Output a verbatim copy of the data, cut off after the line that contains "Driving dimensions, in".

Given material:
------------------------------------------------------------------------

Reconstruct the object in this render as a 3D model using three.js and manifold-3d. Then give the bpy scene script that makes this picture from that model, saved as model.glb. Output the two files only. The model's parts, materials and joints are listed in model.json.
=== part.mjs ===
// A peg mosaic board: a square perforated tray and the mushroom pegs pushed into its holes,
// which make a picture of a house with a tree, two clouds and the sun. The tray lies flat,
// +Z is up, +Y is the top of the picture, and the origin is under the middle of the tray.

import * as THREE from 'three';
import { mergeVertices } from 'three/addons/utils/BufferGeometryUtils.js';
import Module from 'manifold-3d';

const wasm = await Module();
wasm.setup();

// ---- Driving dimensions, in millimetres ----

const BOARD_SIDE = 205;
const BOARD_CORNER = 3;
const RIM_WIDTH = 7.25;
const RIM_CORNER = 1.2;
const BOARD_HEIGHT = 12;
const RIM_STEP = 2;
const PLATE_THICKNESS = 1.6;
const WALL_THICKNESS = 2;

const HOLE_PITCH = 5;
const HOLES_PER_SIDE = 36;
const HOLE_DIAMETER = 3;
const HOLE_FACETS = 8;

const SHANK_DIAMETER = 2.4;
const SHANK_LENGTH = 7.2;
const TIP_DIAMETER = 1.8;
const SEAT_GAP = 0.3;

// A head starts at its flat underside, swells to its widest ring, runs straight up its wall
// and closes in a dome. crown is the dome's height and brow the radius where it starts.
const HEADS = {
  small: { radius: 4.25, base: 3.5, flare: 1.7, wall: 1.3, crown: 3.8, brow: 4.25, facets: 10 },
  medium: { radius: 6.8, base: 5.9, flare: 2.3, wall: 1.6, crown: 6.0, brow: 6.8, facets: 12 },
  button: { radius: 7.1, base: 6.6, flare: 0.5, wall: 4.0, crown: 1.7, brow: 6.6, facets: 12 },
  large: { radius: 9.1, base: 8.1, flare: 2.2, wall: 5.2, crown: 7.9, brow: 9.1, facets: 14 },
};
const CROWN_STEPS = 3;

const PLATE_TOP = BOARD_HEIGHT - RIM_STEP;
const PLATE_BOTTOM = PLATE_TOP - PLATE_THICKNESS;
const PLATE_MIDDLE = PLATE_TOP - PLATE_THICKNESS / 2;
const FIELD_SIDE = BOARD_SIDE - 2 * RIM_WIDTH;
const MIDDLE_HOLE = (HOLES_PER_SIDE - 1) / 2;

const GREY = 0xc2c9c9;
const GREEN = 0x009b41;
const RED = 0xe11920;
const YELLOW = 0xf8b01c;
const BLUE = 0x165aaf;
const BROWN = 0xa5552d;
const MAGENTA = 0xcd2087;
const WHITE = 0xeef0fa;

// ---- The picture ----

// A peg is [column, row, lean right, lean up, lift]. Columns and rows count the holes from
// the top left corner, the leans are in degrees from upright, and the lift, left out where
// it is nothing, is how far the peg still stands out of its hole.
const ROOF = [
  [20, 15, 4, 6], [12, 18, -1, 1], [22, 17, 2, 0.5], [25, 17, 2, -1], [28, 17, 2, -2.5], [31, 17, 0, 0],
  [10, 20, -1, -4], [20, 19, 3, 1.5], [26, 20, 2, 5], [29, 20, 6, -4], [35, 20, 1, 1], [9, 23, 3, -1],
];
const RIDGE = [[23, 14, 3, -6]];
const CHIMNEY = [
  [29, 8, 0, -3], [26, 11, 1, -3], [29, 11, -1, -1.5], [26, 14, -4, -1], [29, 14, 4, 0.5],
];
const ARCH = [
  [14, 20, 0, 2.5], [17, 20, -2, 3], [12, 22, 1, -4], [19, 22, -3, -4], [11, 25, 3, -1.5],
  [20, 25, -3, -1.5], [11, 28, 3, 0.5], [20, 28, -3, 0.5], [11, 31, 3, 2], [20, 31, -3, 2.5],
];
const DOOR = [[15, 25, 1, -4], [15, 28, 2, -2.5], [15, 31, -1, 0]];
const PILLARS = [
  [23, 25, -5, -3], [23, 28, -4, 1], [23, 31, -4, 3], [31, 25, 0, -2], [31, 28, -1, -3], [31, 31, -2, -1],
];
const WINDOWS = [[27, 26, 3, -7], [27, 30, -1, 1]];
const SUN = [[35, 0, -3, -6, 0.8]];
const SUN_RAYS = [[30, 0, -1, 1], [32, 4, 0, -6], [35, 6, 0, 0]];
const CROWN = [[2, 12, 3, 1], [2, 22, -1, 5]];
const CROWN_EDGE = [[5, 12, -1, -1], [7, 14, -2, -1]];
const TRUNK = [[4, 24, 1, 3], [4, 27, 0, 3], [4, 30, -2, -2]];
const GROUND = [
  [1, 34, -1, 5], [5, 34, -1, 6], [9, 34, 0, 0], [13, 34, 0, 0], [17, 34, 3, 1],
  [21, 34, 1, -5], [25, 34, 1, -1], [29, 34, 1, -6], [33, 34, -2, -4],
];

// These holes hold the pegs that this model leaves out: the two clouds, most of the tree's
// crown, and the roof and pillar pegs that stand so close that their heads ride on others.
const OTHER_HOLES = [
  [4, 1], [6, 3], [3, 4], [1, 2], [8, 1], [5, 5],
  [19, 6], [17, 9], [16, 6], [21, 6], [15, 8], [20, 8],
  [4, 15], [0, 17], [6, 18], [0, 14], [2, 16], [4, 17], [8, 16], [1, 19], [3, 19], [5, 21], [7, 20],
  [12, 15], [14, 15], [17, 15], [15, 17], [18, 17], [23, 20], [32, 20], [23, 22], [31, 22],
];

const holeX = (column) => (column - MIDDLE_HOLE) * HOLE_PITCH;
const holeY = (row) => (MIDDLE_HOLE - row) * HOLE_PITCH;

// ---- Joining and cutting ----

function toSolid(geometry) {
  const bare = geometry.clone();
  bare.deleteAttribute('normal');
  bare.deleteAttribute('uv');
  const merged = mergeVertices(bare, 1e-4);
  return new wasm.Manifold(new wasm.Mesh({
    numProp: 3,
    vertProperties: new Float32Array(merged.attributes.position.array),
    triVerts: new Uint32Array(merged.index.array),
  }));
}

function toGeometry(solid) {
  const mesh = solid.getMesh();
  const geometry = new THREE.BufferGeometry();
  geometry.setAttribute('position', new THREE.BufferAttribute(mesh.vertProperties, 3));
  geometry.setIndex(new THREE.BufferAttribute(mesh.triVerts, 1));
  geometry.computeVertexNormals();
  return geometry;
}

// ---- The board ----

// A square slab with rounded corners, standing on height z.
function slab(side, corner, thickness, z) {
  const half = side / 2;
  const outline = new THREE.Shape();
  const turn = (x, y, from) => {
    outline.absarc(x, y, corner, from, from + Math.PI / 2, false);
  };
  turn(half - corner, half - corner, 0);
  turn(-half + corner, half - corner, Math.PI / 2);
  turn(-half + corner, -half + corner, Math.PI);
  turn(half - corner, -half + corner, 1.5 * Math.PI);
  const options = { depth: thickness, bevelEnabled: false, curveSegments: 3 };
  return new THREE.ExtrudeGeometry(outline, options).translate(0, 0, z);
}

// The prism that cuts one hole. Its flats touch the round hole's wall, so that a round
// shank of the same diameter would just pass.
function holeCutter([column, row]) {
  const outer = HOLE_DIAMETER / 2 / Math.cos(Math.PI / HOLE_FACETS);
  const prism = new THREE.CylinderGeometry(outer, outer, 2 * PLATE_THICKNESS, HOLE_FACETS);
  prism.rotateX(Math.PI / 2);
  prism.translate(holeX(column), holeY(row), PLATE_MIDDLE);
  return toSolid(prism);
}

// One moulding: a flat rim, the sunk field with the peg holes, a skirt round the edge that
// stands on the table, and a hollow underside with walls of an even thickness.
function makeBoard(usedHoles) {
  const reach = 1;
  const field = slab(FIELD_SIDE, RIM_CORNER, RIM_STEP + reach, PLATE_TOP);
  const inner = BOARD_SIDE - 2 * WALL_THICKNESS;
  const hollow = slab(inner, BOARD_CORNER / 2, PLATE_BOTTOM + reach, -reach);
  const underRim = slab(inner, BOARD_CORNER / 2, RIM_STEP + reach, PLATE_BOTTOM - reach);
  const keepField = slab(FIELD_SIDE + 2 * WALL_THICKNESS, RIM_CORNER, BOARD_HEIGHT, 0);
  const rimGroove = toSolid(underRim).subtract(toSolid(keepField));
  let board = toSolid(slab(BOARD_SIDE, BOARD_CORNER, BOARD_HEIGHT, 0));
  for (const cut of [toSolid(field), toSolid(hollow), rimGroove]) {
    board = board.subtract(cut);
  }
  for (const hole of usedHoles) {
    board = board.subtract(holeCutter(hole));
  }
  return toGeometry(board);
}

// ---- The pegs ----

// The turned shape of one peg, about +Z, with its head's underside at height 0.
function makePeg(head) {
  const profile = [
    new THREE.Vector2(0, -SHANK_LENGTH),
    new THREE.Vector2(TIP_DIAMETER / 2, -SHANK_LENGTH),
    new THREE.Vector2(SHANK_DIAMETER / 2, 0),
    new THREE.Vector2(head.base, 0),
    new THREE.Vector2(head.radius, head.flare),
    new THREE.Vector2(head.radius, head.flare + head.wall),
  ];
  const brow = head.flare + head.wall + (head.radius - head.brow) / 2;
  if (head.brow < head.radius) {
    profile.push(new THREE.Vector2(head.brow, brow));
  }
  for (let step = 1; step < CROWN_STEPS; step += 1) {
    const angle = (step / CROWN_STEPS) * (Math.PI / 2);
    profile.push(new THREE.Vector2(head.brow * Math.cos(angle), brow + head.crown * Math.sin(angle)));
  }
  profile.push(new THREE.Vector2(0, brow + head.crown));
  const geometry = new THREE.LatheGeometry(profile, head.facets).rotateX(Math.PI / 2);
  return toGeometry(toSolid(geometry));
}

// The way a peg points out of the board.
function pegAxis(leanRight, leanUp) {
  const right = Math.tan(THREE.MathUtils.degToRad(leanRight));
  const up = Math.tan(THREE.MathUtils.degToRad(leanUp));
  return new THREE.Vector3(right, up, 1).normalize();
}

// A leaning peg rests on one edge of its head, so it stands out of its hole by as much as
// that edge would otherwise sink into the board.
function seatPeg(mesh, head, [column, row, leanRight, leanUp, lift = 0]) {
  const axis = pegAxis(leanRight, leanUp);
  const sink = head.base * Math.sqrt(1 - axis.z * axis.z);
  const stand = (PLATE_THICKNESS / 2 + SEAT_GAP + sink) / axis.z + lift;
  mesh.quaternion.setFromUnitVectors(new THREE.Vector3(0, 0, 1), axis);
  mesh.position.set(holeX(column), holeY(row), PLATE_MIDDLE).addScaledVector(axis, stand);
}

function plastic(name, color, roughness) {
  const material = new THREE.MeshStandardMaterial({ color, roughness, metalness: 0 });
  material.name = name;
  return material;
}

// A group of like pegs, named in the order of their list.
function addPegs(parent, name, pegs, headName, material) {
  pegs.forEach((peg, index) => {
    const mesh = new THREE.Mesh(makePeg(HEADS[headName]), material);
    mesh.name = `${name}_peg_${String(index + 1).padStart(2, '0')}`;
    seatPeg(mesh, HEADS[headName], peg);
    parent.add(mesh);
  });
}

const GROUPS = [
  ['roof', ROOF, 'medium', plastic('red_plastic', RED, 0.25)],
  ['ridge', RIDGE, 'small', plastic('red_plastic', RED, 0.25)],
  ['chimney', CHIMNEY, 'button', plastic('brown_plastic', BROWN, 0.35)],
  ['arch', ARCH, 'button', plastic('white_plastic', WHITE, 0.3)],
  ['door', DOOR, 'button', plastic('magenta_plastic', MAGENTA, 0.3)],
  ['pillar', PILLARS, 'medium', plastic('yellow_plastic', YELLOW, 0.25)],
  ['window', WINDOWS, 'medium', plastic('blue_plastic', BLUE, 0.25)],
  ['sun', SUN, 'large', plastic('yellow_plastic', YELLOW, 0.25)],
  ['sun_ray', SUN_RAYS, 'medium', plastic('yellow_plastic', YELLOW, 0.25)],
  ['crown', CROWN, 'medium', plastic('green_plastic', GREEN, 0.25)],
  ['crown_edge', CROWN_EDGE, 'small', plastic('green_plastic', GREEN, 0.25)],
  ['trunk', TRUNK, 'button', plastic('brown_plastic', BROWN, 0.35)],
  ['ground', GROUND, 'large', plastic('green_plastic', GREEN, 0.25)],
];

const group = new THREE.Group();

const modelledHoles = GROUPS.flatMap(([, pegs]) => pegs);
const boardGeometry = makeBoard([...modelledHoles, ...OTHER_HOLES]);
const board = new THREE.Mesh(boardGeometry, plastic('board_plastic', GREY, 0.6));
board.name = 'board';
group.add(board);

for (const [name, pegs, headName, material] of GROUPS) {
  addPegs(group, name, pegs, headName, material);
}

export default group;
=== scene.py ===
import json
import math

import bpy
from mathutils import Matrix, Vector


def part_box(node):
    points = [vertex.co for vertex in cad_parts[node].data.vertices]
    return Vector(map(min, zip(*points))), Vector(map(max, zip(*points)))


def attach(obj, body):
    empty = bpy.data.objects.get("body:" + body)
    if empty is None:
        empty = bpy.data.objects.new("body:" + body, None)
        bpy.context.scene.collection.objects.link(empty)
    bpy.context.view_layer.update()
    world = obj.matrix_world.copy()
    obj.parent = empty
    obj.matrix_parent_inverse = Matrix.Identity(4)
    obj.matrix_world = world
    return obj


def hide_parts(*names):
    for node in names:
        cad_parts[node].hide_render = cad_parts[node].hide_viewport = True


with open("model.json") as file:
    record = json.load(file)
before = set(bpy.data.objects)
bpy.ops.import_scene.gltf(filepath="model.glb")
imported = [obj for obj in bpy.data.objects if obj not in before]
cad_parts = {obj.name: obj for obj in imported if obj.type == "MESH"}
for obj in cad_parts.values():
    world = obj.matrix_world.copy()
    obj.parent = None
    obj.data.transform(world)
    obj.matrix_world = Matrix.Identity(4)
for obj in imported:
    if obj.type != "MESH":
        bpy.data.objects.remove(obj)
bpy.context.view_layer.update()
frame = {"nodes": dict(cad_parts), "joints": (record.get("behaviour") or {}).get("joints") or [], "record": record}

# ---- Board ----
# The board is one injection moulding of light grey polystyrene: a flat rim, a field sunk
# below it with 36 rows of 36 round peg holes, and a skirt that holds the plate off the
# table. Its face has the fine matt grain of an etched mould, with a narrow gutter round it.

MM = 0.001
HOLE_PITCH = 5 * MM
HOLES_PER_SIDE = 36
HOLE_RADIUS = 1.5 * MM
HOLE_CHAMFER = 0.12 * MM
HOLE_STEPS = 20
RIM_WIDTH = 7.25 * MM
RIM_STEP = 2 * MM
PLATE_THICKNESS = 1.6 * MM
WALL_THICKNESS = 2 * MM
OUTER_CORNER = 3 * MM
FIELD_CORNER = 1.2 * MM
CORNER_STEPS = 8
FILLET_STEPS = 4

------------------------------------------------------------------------

The solution:
Reconstruct the object in this render as a 3D model using three.js and manifold-3d. Then give the bpy scene script that makes this picture from that model, saved as model.glb. Output the two files only. The model's parts, materials and joints are listed in model.json.
=== part.mjs ===
// A peg mosaic board: a square perforated tray and the mushroom pegs pushed into its holes,
// which make a picture of a house with a tree, two clouds and the sun. The tray lies flat,
// +Z is up, +Y is the top of the picture, and the origin is under the middle of the tray.

import * as THREE from 'three';
import { mergeVertices } from 'three/addons/utils/BufferGeometryUtils.js';
import Module from 'manifold-3d';

const wasm = await Module();
wasm.setup();

// ---- Driving dimensions, in millimetres ----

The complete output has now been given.